The Silence of the Girls by Pat Barker
We return to the Trojan War, but as with Haynes A Thousand Ships, we do not celebrate the bloody murder soldiers and violent sacking of cities and sing the praises of the heroes etc, we instead look to the so often overlooked character of Briseis. The war prize and concubine of Achilles. A former Queen of Lyrnessus reduced to a slave, forced to serve the man who butchered her family and destroyed her home, Barker explores the life of this complicated women, questioning whether in Greek myths were women’s silent or silenced. A great queen reduced to a pawn played between men with something to prove in this book she is finally given her own voice in this compelling retelling. This book has proved hugely popular with a focus on of life of women within the Greek camp at Troy, of the relationships and bonds forged between her fellow captives, connected through their suffering. Winner of the Dublin Literary Award and Shortlist for the Women’s Prize for Fiction 2019, this novel is not one to miss.
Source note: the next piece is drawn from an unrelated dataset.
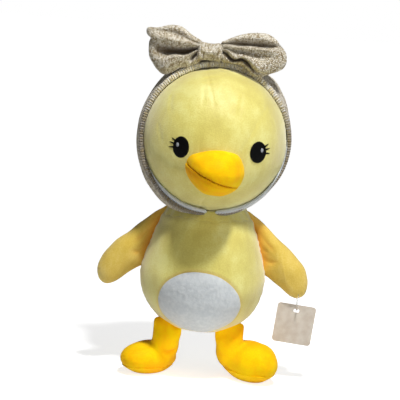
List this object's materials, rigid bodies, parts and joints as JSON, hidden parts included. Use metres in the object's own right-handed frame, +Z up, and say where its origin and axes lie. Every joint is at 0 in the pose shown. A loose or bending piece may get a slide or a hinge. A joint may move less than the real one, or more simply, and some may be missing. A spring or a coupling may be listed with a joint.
{
  "type": "plush duck",
  "caption": "Plush duck standing on flat soles, with a stuffed bill, pillow wings, a white belly patch, a lined knitted hood with a bow on top and a blank hang tag on one wing.",
  "frame": {"origin": "on the floor between the soles, under the middle of the whole duck's box", "axes": "+Z up from the soles to the bow, -Y the way the face looks, +X towards the duck's left wing, which holds the hang tag"},
  "size_m": [0.1884, 0.1378, 0.2961],
  "materials": {
    "yellow_velour": "short velour pile",
    "gold_velour": "short velour pile",
    "amber_velour": "short velour pile",
    "melange_knit": "chunky melange knit",
    "white_plush": "soft brushed plush",
    "black_thread": "satin embroidery thread",
    "pale_thread": "satin embroidery thread",
    "polyester_fibre": "loose fibre",
    "card": "uncoated card",
    "clear_nylon": "clear"
  },
  "bodies": {
    "body": {"body_panel_front": "yellow_velour", "body_panel_back": "yellow_velour", "body_fill": "polyester_fibre", "belly_patch": "white_plush"},
    "neck": {"neck_skin": "yellow_velour", "neck_fill": "polyester_fibre"},
    "head": {"head_panel_right": "yellow_velour", "head_panel_left": "yellow_velour", "head_panel_back": "yellow_velour", "head_fill": "polyester_fibre", "bill_upper": "amber_velour", "bill_lower": "amber_velour", "bill_fill": "polyester_fibre", "eye_right": "black_thread", "eye_left": "black_thread", "eye_glint_right": "pale_thread", "eye_glint_left": "pale_thread", "hood_lining": "white_plush", "hood_knit": "melange_knit", "bow_knot": "melange_knit"},
    "bow_right": {"bow_loop_right": "melange_knit"},
    "bow_left": {"bow_loop_left": "melange_knit"},
    "wing_right": {"wing_right_front": "gold_velour", "wing_right_back": "gold_velour", "wing_right_fill": "polyester_fibre"},
    "wing_left": {"wing_left_front": "gold_velour", "wing_left_back": "gold_velour", "wing_left_fill": "polyester_fibre"},
    "leg_right": {"leg_right_upper": "amber_velour", "leg_right_sole": "amber_velour", "leg_right_fill": "polyester_fibre"},
    "leg_left": {"leg_left_upper": "amber_velour", "leg_left_sole": "amber_velour", "leg_left_fill": "polyester_fibre"},
    "tag": {"tag_loop": "clear_nylon", "tag_card": "card"}
  },
  "joints": [
    {"name": "head_turn", "type": "hinge", "parent": "body", "child": "neck", "pos_m": [-0.00447, 0.00796, 0.144], "axis": [0, 0, 1], "range_deg": [-30, 30], "stiffness_Nm_per_rad": 0.05},
    {"name": "head_nod", "type": "hinge", "parent": "neck", "child": "head", "pos_m": [-0.00447, 0.00796, 0.144], "axis": [1, 0, 0], "range_deg": [-10, 10], "stiffness_Nm_per_rad": 0.4},
    {"name": "wing_right_swing", "type": "hinge", "parent": "body", "child": "wing_right", "pos_m": [-0.04457, 0.00796, 0.1385], "axis": [0.2848, 0, 0.9586], "range_deg": [-45, 45], "stiffness_Nm_per_rad": 0.02},
    {"name": "wing_left_swing", "type": "hinge", "parent": "body", "child": "wing_left", "pos_m": [0.03563, 0.00796, 0.1385], "axis": [0.2848, 0, -0.9586], "range_deg": [-45, 45], "stiffness_Nm_per_rad": 0.02},
    {"name": "leg_right_swing", "type": "hinge", "parent": "body", "child": "leg_right", "pos_m": [-0.03147, -0.00504, 0.038], "axis": [-1, 0, 0], "range_deg": [-30, 80], "stiffness_Nm_per_rad": 1.5},
    {"name": "leg_left_swing", "type": "hinge", "parent": "body", "child": "leg_left", "pos_m": [0.02253, -0.00504, 0.038], "axis": [-1, 0, 0], "range_deg": [-30, 80], "stiffness_Nm_per_rad": 1.5},
    {"name": "bow_right_lift", "type": "hinge", "parent": "head", "child": "bow_right", "pos_m": [-0.02517, 0.00096, 0.2732], "axis": [0, 1, 0], "range_deg": [0, 25], "stiffness_Nm_per_rad": 0.01},
    {"name": "bow_left_lift", "type": "hinge", "parent": "head", "child": "bow_left", "pos_m": [0.00023, 0.00096, 0.2732], "axis": [0, -1, 0], "range_deg": [0, 25], "stiffness_Nm_per_rad": 0.01},
    {"name": "tag_swing", "type": "hinge", "parent": "wing_left", "child": "tag", "pos_m": [0.07766, 0.00796, 0.07898], "axis": [0, 1, 0], "range_deg": [-60, 30]}
  ]
}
The Women of Troy by Pat Barker
A new highly anticipated sequel to her hit The Silence of the Girls, Barker is back to further explore the life of Brises. The war is over, Achilles is dead, Patroclus is dead and Briseis is alone. Pregnant with Achilles’ child under the rule of Neoptolemus (Achille’s son from a former affair) Briseis now lives shoulder to shoulder amongst the captured women of the fallen Troy. The Trojan world has been turned upside down and the former royal family members; the widowed Queen Hecabe, cursed prophet Cassandra, Hector’s widow Andromache and of course the newly reclaimed Helen, all come to the fore front in this epic novel. Tensions flare as this mournful group find their way in the wake of such violent tragedy before they are forced to leave Troy behind forever.